Alex Flint comments on Clarifying the Agent-Like Structure Problem

Alex Flint 1 Oct 2022 18:57 UTC
LW: 12 AF: 8
4
AF
OK suppose you have an agent that does perform remote control by explicitly forming a world model and then explicitly running a search process. I claim that if the world modelling process and the planning process are both some kind of gradient descent, then I can construct an agent that does the same remote control without explicitly forming a world model (though it will in general require more computation)

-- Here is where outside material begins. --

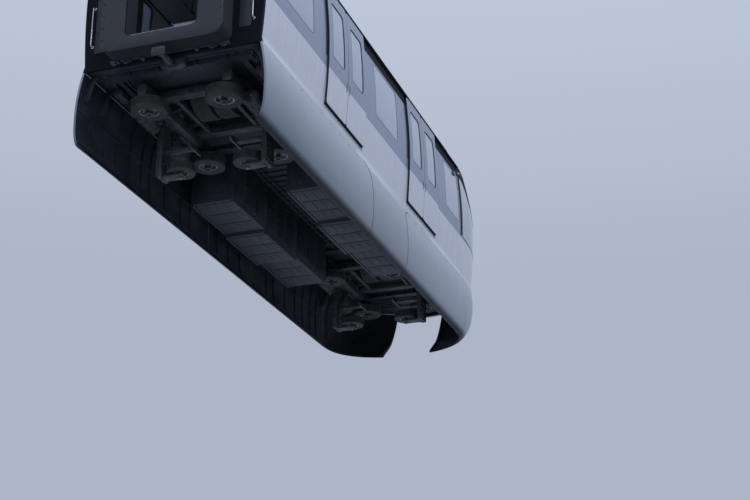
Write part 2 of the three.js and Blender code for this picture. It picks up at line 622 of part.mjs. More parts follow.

Start with some initial plan. Repeat:
- Sample N world models
- Evaluate the modelling objective for each one
- Perform a gradient step on the plan, for each of the N world models, weighted according to the modelling objective
This algorithm never really stores a “current best” world model nor a distribution of possible world models, but by SGD convergence proofs it should converge to the same thing as if you computed an explicit probability distribution over world models at the outset, using the modelling objective as a probability measure, and then performed planning search with respect to that.

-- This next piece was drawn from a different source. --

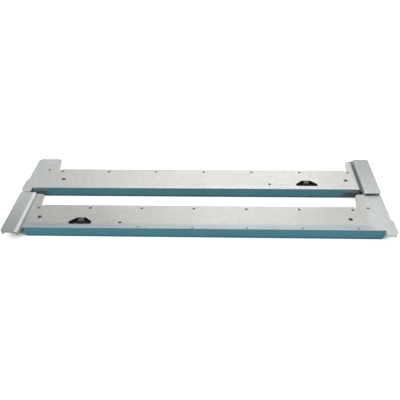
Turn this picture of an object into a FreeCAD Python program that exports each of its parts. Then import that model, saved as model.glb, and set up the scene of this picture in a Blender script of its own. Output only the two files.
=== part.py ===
import FreeCAD, Part
import Sketcher
import math
import os

# Pair of telescoping server rack rails, lying side by side with their webs up.
# Each rail is a folded steel housing with an ear at both ends. A three-member
# ball slide hangs under the web and runs out past the front ear.
#
# Right-hand rail: front end towards -X. Left-hand rail: its mirror image.
# A rail's own frame has y = 0 half-way across the ears and z = 0 at the plane
# that the rims of the housing stand on.

DIMENSIONS = {
    # housing
    "rail_length": 760.0,        # ear to ear
    "front_setback": 39.5,       # front ear's outer face to the channel's end
    "rear_setback": 18.5,
    "ear_height": 132.5,         # a three-unit panel
    "front_ear_shift": -3.0,     # ear's middle from the rack holes' middle
    "rear_ear_shift": 2.0,
    "ear_overhang": 18.0,        # ear past the web's near edge
    "web_width": 75.0,
    "web_level": 22.0,           # outer face of the web above the rims
    "gauge": 1.5,                # housing sheet
    "bend_radius": 2.4,
    "far_wall_setback": 21.0,    # relief notch behind the front end
    "far_wall_rear_setback": 46.0,
    "relief_width": 5.0,
    "relief_depth": 4.0,
    "rim_corner": 9.0,
    "joggle_rise": 4.5,          # front ear above the web
    "joggle_run": 3.0,
    "joggle_inset": 4.0,         # channel's end to the joggle
    "tab_slope": 8.0,
    "rear_tab_slope": 6.0,
    "rear_tab_width": 59.5,
    "tab_corner": 9.0,
    "ear_corner": 10.0,
    "small_corner": 6.0,
    "flange_foot": 11.4,         # lower edge of the rack flanges
    "lip_reach": 4.5,
    "lip_width": 46.0,
    "pair_gap": 3.0,              # between the two rails' ears
    # holes of the web
    "row_first": 14.0,           # first hole behind the channel's front end
    "row_last": 50.2,            # last hole ahead of its rear end
    "row_inset": 11.5,           # from the far edge
    "row_radius": 1.6,
    "edge_hole_inset": 3.6,
    "edge_hole_radius": 1.1,
    "access_radius": 3.2,
    "access_line": 33.0,         # from the near edge
    "access_front": 24.0,
    "access_rear": 60.0,
    "access_slot": 4.0,
    "gauge_hole_radius": 1.8,
    "ear_hole_radius": 1.8,
    # rack interface
    "rack_hole_radius": 3.4,
    "rack_hole_pitch": 88.9,
    "rack_pin_pitch": 31.75,
    "rack_hole_drop": 4.6,       # above the flange's lower edge
    "rack_pin_radius": 2.6,
    "rack_pin_reach": 2.5,
    # ball slide
    "slide_line": 34.5,          # centre-line from the web's near edge
    "slide_width": 45.0,
    "slide_gauge": 1.6,
    "slide_top": 11.8,
    "slide_front": 4.0,          # behind the channel's front end
    "outer_length": 664.0,
    "middle_length": 624.0,
    "stop_gap": 0.3,             # member's end to its rubber stop
    "ball_radius": 1.8,
    "race_play": 0.3,            # between ball and race
    "race_half_gap": 1.5,        # wall to the balls' line
    "ball_level": 5.2,
    "back_gap": 0.3,
    "wall_foot": 1.9,
    "plate_foot": 0.8,
    "cage_gauge": 0.9,
    "cage_length": 220.0,
    "cage_start": 204.0,         # behind the slide's front end
    "cage_foot": 2.5,
    "cage_top": 7.7,
    "ball_pitch": 54.0,
    "spacer_radius": 6.0,
    "spacer_pitch": 190.0,
    "spacer_first": 48.0,
    "screw_radius": 2.0,
    "screw_fit": 0.05,
    "screw_head_radius": 3.4,
    "screw_depth": 4.5,
    "bumper_depth": 7.0,
    "bumper_half_width": 9.0,
    "inner_bumper_half_width": 13.0,
    "bumper_height": 5.0,
    "chassis_hole_radius": 2.6,
    "chassis_hole_inset": 34.0,
    "chassis_hole_pitch": 190.0,
    "keyhole_radius": 4.0,
    # housing latch
    "latch_line": 17.5,
    "window_start": 87.0,
    "window_base": 45.0,
    "window_top": 18.0,
    "window_side": 8.5,
    "window_height": 20.5,
    "window_corner": 1.8,
    "window_near": 11.5,
    "pivot_station": 176.0,
    "pivot_level": 15.6,
    "pivot_radius": 1.3,
    "pivot_fit": 0.06,
    "boss_radius": 2.5,
    "arm_gauge": 1.2,
    "arm_width": 8.0,
    "arm_front": 79.0,           # pad end from the pivot
    "arm_rear": 42.0,
    "pad_front": 73.5,
    "pad_rear": 59.5,
    "pad_rise": 0.6,             # pad above the web's face
    "pad_offset": 3.5,           # pad's near side from the arm's middle
    "pad_width": 8.0,
    "tooth_width": 5.0,
    "tooth_length": 5.0,
    "tooth_reach": 1.2,          # into the slide's back
    "bracket_gauge": 1.4,
    "bracket_half_length": 15.0,
    "bracket_half_width": 12.5,
    "cheek_half_length": 5.0,
    "cheek_gap": 0.4,
    "rivet_radius": 1.4,
    "rivet_head_radius": 2.3,
    "rivet_head": 0.6,
    "rivet_offset": 9.0,
    "leaf_length": 34.0,
    "leaf_gauge": 0.4,
    "leaf_width": 5.0,
    "leaf_station": 44.0,        # leaf's middle ahead of the pivot
    # release lever of the chassis member
    "lever_station": 345.0,      # pivot behind the slide's front end
    "lever_gauge": 1.4,
    "lever_gap": 0.3,
    "lever_radius": 4.5,
    "lever_reach": 44.0,
    "lever_tail": 26.0,
    "lever_arm_width": 5.0,
    "lever_pad_width": 13.0,
    "lever_pad_length": 18.0,
    "lever_hook": 3.0,
    "lever_pin_radius": 1.6,
    "lever_pin_fit": 0.06,
    "lever_head_radius": 3.2,
    "lever_head": 0.8,
}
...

If we were given only machine code for the algorithm I wrote above, it might be very difficult to disentangle what is “world model” and what is “planning”. You would certainly never find, stored anywhere in computer memory, a world model representing the agent’s overall beliefs given available data.

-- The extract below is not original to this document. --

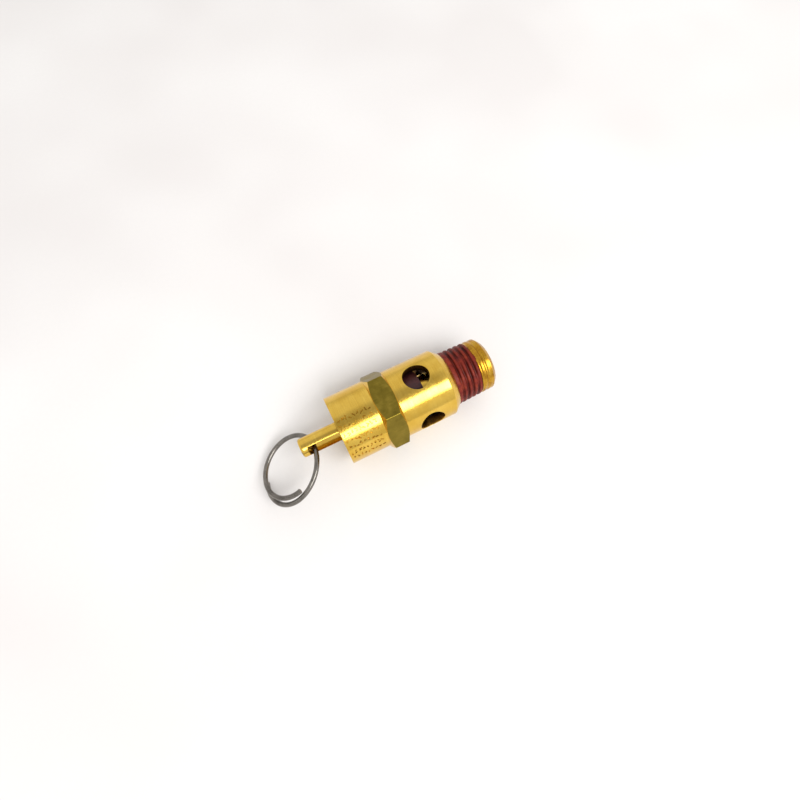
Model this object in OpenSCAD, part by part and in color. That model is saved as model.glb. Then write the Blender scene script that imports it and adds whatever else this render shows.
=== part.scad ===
// Spring-loaded pressure relief valve with a pull ring, lying on one flat of its hexagon.
// The valve's axis is X, and +X points out of the inlet. The origin is on the axis,
// at the shoulder where the inlet thread meets the body. Lengths that run away from
// the inlet are negative X.

/* [Inlet thread] */
// Length of the threaded nose, from the shoulder to its end
nose_l = 10.64; // [10:0.1:12]
// Major diameter of the thread at the end of the nose
thread_d = 13.25; // [13.1:0.05:13.4]
// Distance between neighbouring thread crests
thread_pitch = 1.411; // [1.3:0.01:1.5]
// Length of thread under sealant, from the shoulder
sealed_l = 7; // [6.6:0.1:7.2]
// Diameter of the flow passage through the nose
inlet_d = 6.4; // [5.6:0.1:6.6]

/* [Body] */
// Diameter of the round body and of the cap
body_d = 17.2; // [16.8:0.1:17.4]
// Width across the flats of the hexagon
hex_flats = 17.46; // [17.42:0.02:17.6]
// Distance from the shoulder to the near side of the hexagon
hex_near = 14.73; // [14:0.1:15]
// Distance from the shoulder to the far side of the hexagon
hex_far = 19.9; // [19.5:0.1:20.2]
// Distance from the shoulder to the flat end of the cap
cap_far = 29.72; // [29.5:0.1:31]

/* [Discharge ports] */
// Number of ports drilled round the body
port_count = 4; // [2:1:4]
// Diameter of each port
port_d = 6.4; // [5:0.1:6.6]
// Distance from the shoulder to the middle of the ports
port_x = 8.34; // [8.2:0.02:8.5]
// Angle of the first port from the top, towards the back
port_turn = 10; // [0:1:20]

/* [Seat and spring] */
// Distance from the shoulder to the seat, on the rim of the nozzle
seat_x = 7.5; // [7.3:0.1:7.7]
// Diameter of the wire that the main spring is wound from
spring_wire_d = 1.2; // [0.9:0.05:1.3]
// Number of turns in the main spring
spring_turns = 4.75; // [4:0.25:5]

/* [Stem and ring] */
// Diameter of the stem
stem_d = 4.76; // [4.6:0.02:4.8]
// Distance that the stem stands out of the cap
stem_out = 9.8; // [9.6:0.1:11]
// Width of the slot through the stem
slot_w = 2.55; // [2.55:0.05:2.7]
// Angle of the slot from the top, towards the front
slot_turn = 57; // [57:1:66]
// Diameter of the wire of the pull ring
ring_wire_d = 1.2; // [1:0.05:1.2]
// Radius of the ring's outer half, at the middle of the wire
ring_r = 8.5; // [8.3:0.02:8.5]

/* [Hidden] */
$fn = 96;
overcut = 1;

// Inlet thread: ridges stand for its turns, and their crests lie on the thread's taper
thread_taper = 1 / 32;
first_crest_x = 0.65;
sealed_count = ceil((sealed_l - first_crest_x) / thread_pitch);
crest_land = 0.25;
root_land = 0.1;
thread_depth = 0.92;
bare_depth = 0.4;
nose_chamfer = 0.95;
film_t = 0.08;
film_land = 0.5;
film_root = 0.2;
film_depth = 0.33;

// Round body and hexagon
shoulder_r = 7.05;
bevel_l = 1.85;
body_r = body_d / 2;
hex_corner_r = hex_flats / 2 / cos(30);
hex_chamfer_l = (hex_corner_r - hex_flats / 2) * tan(30);
cap_edge = 0.12;

// Chamber, nozzle and seat
chamber_r = 6.5;
chamber_floor_x = 5;
nozzle_r = 4.1;
screw_bore_r = 6.75;
screw_bore_x = 20.5;

// Moving disc
seat_disc_r = 5.9;
seat_disc_t = 3.5;
holder_x = seat_x + seat_disc_t;
guide_gap = 0.08;
flange_t = 1.8;
hub_r = 3.3;
hub_l = 2.8;
flange_far = holder_x + flange_t;
hub_far = flange_far + hub_l;
seat_screw_r = 1.25;
seat_screw_l = 4.5;
seat_screw_head_r = 2.2;
seat_screw_head_t = 0.9;
hole_gap = 0.05;
spigot_r = 1.75;
spigot_l = 2.6;
lock_pin_r = 0.5;
lock_pin_l = 6.4;
lock_pin_x = flange_far + hub_l / 2;

// Spring, its washer and the adjusting screw
washer_t = 0.5;
washer_r = 6.3;
washer_hole_r = 2.7;
plug_x = 22.1;
plug_l = 6.3;
plug_far = plug_x + plug_l;
plug_gap = 0.05;
plug_slot_w = 1.6;
plug_slot_depth = 1.4;
plug_slot_r = 5.6;
seal_inner_r = 5.9;
seal_t = 0.5;
spring_mean_r = 4.25;
spring_gap = 0.02;
spring_near = flange_far + spring_gap;
spring_far = plug_x - washer_t - spring_gap;
spring_sides = 10;
spring_steps = 28;

// Stem
stem_r = stem_d / 2;
stem_far = cap_far + stem_out;
slot_near = 28;
slot_far = stem_far - 1.65;
tip_chamfer = 0.25;

// Pull ring: two arcs that leave the slot in opposite directions along one tangent,
// each tilted about it by its own angle, so that their ends pass side by side
ring_x = stem_far - 3.07;
ring_tangent_turn = 66;
ring_yaw = 7;
outer_arc_tilt = 29.6;
outer_arc_turn = 202;
inner_arc_tilt = 22.4;
inner_arc_turn = 265;
inner_arc_r = ring_r - 0.72;
ring_joint_r = ring_wire_d / 2 + 0.02;

// Colours
brass = [0.83, 0.66, 0.27];
dull_brass = [0.72, 0.58, 0.28];
steel = [0.55, 0.54, 0.52];
maroon = [0.36, 0.11, 0.09];
sealant_red = [0.55, 0.14, 0.1];

// Distances from the shoulder, away from the inlet, for a piece drawn towards +Z
module from_shoulder(distance) {
    translate([-distance, 0, 0]) rotate([0, -90, 0]) children();
}

// A disc or rod on the valve's axis, between two distances from the shoulder
module axial_rod(near, far, radius) {
    from_shoulder(near) cylinder(r = radius, h = far - near);
}

// Turns an outline of [radius, X] points round the valve's axis
module turned(outline) {
    rotate([0, 90, 0]) rotate_extrude() polygon(outline);
}

function crest_r(x) = thread_d / 2 + (nose_l - x) * thread_taper;
function crest_x(index) = first_crest_x + index * thread_pitch;

// Ridged outline of crests first to last, each crest with a flat land and a V beside it
function ridges(first, last, land, root, depth, inset) = [
    for (index = [first:last], side = [0:3])
        let (middle = crest_x(index), radius = crest_r(middle) - inset)
        let (next = middle + thread_pitch / 2 - root / 2)
        side == 0 ? [radius, middle - land / 2] :
        side == 1 ? [radius, middle + land / 2] :
        side == 2 ? [radius - depth, next] :
        [radius - depth, next + root]
];

function reversed(list) = [for (index = [len(list) - 1:-1:0]) list[index]];

sealed_thread = ridges(0, sealed_count - 1, crest_land, root_land, thread_depth, film_t);
bare_thread = ridges(sealed_count, sealed_count, crest_land, root_land, bare_depth, 0);
nose_crest_x = crest_x(sealed_count + 1) - crest_land / 2;
nose_land_x = nose_l - nose_chamfer;
film_surface = ridges(0, sealed_count - 1, film_land, film_root, film_depth, 0);
sealed_thread_r = crest_r(0) - film_t - thread_depth;

module body_outline() {
    turned(concat(
        [[0, -cap_far], [body_r - cap_edge, -cap_far], [body_r, -cap_far + cap_edge]],
        [[body_r, -bevel_l], [shoulder_r, 0], [sealed_thread_r, 0]],
        sealed_thread,
        bare_thread,
        [[crest_r(nose_crest_x), nose_crest_x], [crest_r(nose_land_x), nose_land_x]],
        [[crest_r(nose_land_x) - nose_chamfer, nose_l], [0, nose_l]]
    ));
}

module hexagon() {
    end_r = hex_flats / 2 - cap_edge;
    intersection() {
        from_shoulder(hex_near) rotate(30)
            cylinder(r = hex_corner_r, h = hex_far - hex_near, $fn = 6);
        turned([
            [0, -hex_far], [end_r, -hex_far],
            [hex_corner_r + cap_edge, -hex_far + hex_chamfer_l + 2 * cap_edge * tan(30)],
            [hex_corner_r + cap_edge, -hex_near - hex_chamfer_l - 2 * cap_edge * tan(30)],
            [end_r, -hex_near], [0, -hex_near]
        ]);
    }
}

module body_chamber() {
    difference() {
        axial_rod(chamber_floor_x, screw_bore_x, chamber_r);
        axial_rod(chamber_floor_x - overcut, seat_x, nozzle_r);
    }
    axial_rod(screw_bore_x, cap_far + overcut, screw_bore_r);
}

module ports() {
    for (index = [0:port_count - 1])
        rotate([-port_turn - index * 360 / port_count, 0, 0])
            translate([-port_x, 0, nozzle_r + overcut]) cylinder(d = port_d, h = body_r);
}

module valve_body() {
    color(brass)
        difference() {
            union() {
                body_outline();
                hexagon();
            }
            body_chamber();
            ports();
            axial_rod(-nose_l - overcut, seat_x + overcut, inlet_d / 2);
        }
}

module thread_sealant() {
    color(sealant_red)
        turned(concat(
            [[sealed_thread_r, 0], [crest_r(0) - film_depth, 0]],
            film_surface,
            reversed(sealed_thread)
        ));
}

module seat_disc() {
    color(maroon)
        difference() {
            axial_rod(seat_x, holder_x, seat_disc_r);
            axial_rod(seat_x - overcut, holder_x + overcut, seat_screw_r + hole_gap);
        }
}

module seat_screw() {
    color(brass)
        difference() {
            union() {
                axial_rod(seat_x - seat_screw_head_t, seat_x, seat_screw_head_r);
                axial_rod(seat_x, seat_x + seat_screw_l, seat_screw_r);
            }
            translate([-seat_x + seat_screw_head_t, 0, 0])
                cube([seat_screw_head_t, 0.7, 2 * seat_screw_head_r + overcut], center = true);
        }
}

module disc_holder() {
    color(dull_brass)
        difference() {
            union() {
                axial_rod(holder_x, flange_far, chamber_r - guide_gap);
                axial_rod(flange_far, hub_far, hub_r);
            }
            axial_rod(holder_x - overcut, seat_x + seat_screw_l + 0.2, seat_screw_r + hole_gap);
            axial_rod(hub_far - spigot_l - 0.1, hub_far + overcut, spigot_r + hole_gap);
            translate([-lock_pin_x, 0, 0]) rotate([90, 0, 0])
                cylinder(r = lock_pin_r, h = 2 * hub_r + overcut, center = true);
        }
}

module stem() {
    color(brass)
        difference() {
            union() {
                axial_rod(hub_far - spigot_l, hub_far, spigot_r);
                turned([
                    [0, -stem_far], [stem_r - tip_chamfer, -stem_far],
                    [stem_r, -stem_far + tip_chamfer], [stem_r, -hub_far], [0, -hub_far]
                ]);
            }
            rotate([slot_turn, 0, 0])
                translate([-slot_far, -slot_w / 2, -stem_d])
                    cube([slot_far - slot_near, slot_w, 2 * stem_d]);
            translate([-lock_pin_x, 0, 0]) rotate([90, 0, 0])
                cylinder(r = lock_pin_r, h = 2 * hub_r, center = true);
        }
}

module stem_lock_pin() {
    color(steel)
        translate([-lock_pin_x, 0, 0]) rotate([90, 0, 0])
            cylinder(r = lock_pin_r, h = lock_pin_l, center = true);
}

// One ring of points round the spring's wire, a given fraction of the way along it
function wire_ring(fraction) =
    let (travel = spring_far - spring_near - spring_wire_d)
    let (x = -spring_near - spring_wire_d / 2 - fraction * travel)
    let (turn = 360 * spring_turns * fraction)
    [
        for (side = [0:spring_sides - 1])
            let (around = 360 * side / spring_sides)
            let (radius = spring_mean_r + spring_wire_d / 2 * cos(around))
            [x + spring_wire_d / 2 * sin(around), radius * cos(turn), radius * sin(turn)]
    ];

module main_spring() {
    steps = round(spring_steps * spring_turns);
    sides = spring_sides;
    points = [for (step = [0:steps]) each wire_ring(step / steps)];
    walls = [
        for (step = [0:steps - 1], side = [0:sides - 1])
            let (here = step * sides + side)
            let (beside = step * sides + (side + 1) % sides)
            [here, beside, beside + sides, here + sides]
    ];
    start = [for (side = [sides - 1:-1:0]) side];
    finish = [for (side = [0:sides - 1]) steps * sides + side];
    color(steel) polyhedron(points, concat([start, finish], walls));
}

module spring_washer() {
    color(steel)
        difference() {
            axial_rod(plug_x - washer_t, plug_x, washer_r);
            axial_rod(plug_x - washer_t - overcut, plug_x + overcut, washer_hole_r);
        }
}

module adjusting_screw() {
    color(brass)
        difference() {
            axial_rod(plug_x, plug_far, screw_bore_r - plug_gap);
            axial_rod(plug_x - overcut, plug_far + overcut, stem_r + hole_gap);
            translate([-plug_far, 0, 0])
                cube([2 * plug_slot_depth, plug_slot_w, 2 * plug_slot_r], center = true);
        }
}

module tamper_seal() {
    color(sealant_red)
        difference() {
            axial_rod(plug_far, plug_far + seal_t, screw_bore_r);
            axial_rod(plug_far - overcut, plug_far + seal_t + overcut, seal_inner_r);
        }
}

// Part of a ring of wire that starts at the origin along X and curves towards Y
module wire_arc(radius, turn, side) {
    start_angle = side > 0 ? -90 : -90 - turn;
    translate([0, radius, 0]) rotate([0, 0, start_angle])
        rotate_extrude(angle = turn) translate([radius, 0]) circle(d = ring_wire_d);
}

module pull_ring() {
    color(steel)
        translate([-ring_x, 0, 0])
            rotate([90 + ring_tangent_turn, 0, 0]) rotate([0, 0, 90 - ring_yaw]) {
                rotate([outer_arc_tilt, 0, 0]) wire_arc(ring_r, outer_arc_turn, 1);
                rotate([inner_arc_tilt, 0, 0]) wire_arc(inner_arc_r, inner_arc_turn, -1);
                sphere(ring_joint_r);
            }
}

valve_body();
thread_sealant();
seat_disc();
seat_screw();
disc_holder();
stem();
stem_lock_pin();
main_spring();
spring_washer();
adjusting_screw();
tamper_seal();
pull_ring();
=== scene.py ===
"""Looks of the pressure relief valve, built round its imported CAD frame.

Lengths are in metres, in the CAD frame: the valve's axis is X and +X points out of the inlet.
Outlines are lists of (x, radius) points, and an angle round the axis is counted from +Z towards +Y.
"""

import itertools
import math
import random

import bmesh
import bpy
from mathutils import Matrix, Vector


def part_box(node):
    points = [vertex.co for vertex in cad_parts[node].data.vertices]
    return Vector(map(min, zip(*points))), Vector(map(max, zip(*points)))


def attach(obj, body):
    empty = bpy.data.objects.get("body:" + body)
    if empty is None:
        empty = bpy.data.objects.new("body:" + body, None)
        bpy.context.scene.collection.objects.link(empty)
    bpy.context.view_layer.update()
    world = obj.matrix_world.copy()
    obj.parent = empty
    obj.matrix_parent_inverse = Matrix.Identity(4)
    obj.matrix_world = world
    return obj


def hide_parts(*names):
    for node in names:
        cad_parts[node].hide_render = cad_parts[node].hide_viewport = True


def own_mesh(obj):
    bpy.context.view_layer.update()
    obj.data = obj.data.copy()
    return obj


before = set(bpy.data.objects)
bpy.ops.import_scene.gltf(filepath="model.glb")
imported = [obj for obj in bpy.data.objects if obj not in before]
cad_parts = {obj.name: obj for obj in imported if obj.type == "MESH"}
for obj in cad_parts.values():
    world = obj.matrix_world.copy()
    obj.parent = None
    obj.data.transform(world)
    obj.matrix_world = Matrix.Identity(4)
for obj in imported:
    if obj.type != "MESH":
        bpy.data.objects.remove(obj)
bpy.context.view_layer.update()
random.seed(7)

MM = 0.001

# ---- Sizes read from the frame -------------------------------------------------------------
body_low, body_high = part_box("valve_body")
stem_low, stem_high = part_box("stem")
spring_low, spring_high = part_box("main_spring")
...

I suspect that I could further entangle the world modelling and planning parts of the algorithm above, to the point that it would be very difficult to objectively say that the algorithm is “really” forming a world model.

However, what would be very interesting would be to show that the most computationally efficient version of the above necessarily disentangles world modelling from planning.
- Q Home 22 Apr 2025 10:59 UTC
  1 point
  0
  Parent
  Can anybody give/reference an ELI5 or ELI15 explanation of this example? How can we use the models without creating them? I know that gradient descent is used to update neural networks, but how can you get the predictions of those NNs without having them?
  - Alex Flint 3 Jun 2025 15:33 UTC
    5 points
    0
    Parent
    The idea here is that world modelling (working out what the state of the world at the present moment is) and planning (working out what to do given the state of the world at the present moment) might be very tangled up with each other in the source code for some AI agents.
    
    When we think of building agents that act in the world, it’s common to imagine that they will first use the information available to them to create a model of the world, and then, given that, formulate a plan to achieve some kind of goal. That’s one possible way to build agents, but John’s post here actually attempts to say something about the space of all possible agents. While some agents may have nicely separated modelling/planning algorithms, it’s not guaranteed that it will be that way at all, and the point of my comment here was to show that for any nicely separated agent, there is a not-nicely-separated agent that arrives at the same plan in the limit of time.
    
    My argument here goes as follows: suppose that you have some agent that is nicely separated into world modelling and planning submodules/sub-algorithms. Then you can use the three dot points in my comment to construct source code for a new agent that does the same thing, but is not nicely separated. The point of this is to show that it cannot be that the best or most optimal agents are nicely separated, because for every nicely separated agent source code, there is an equally-good not-nice-separated agent source code.
    - Q Home 4 Jun 2025 4:42 UTC
      1 point
      0
      Parent
      Then you can use the three dot points in my comment to construct source code for a new agent that does the same thing, but is not nicely separated.
      This is the step I don’t get (how we make the construction), because I don’t understand SGD well. What does “sample N world models” mean?
      My attempt to understand: We have a space of world models ( $S_{m}$ ) and a space of plans ( $S_{p}$ ). We pick points from $S_{p}$ (using SGD) and evaluate them on the best points of $S_{m}$ (we got those best points by trying to predict the world and applying SGD).
      My thoughts/questions: To find the best points of $S_{m}$ , we still need to do modelling independently from planning? While the world model is not stored in memory, some pointer to the best points of $S_{m}$ is stored? We at least have “the best current plan” stored independently from the world models?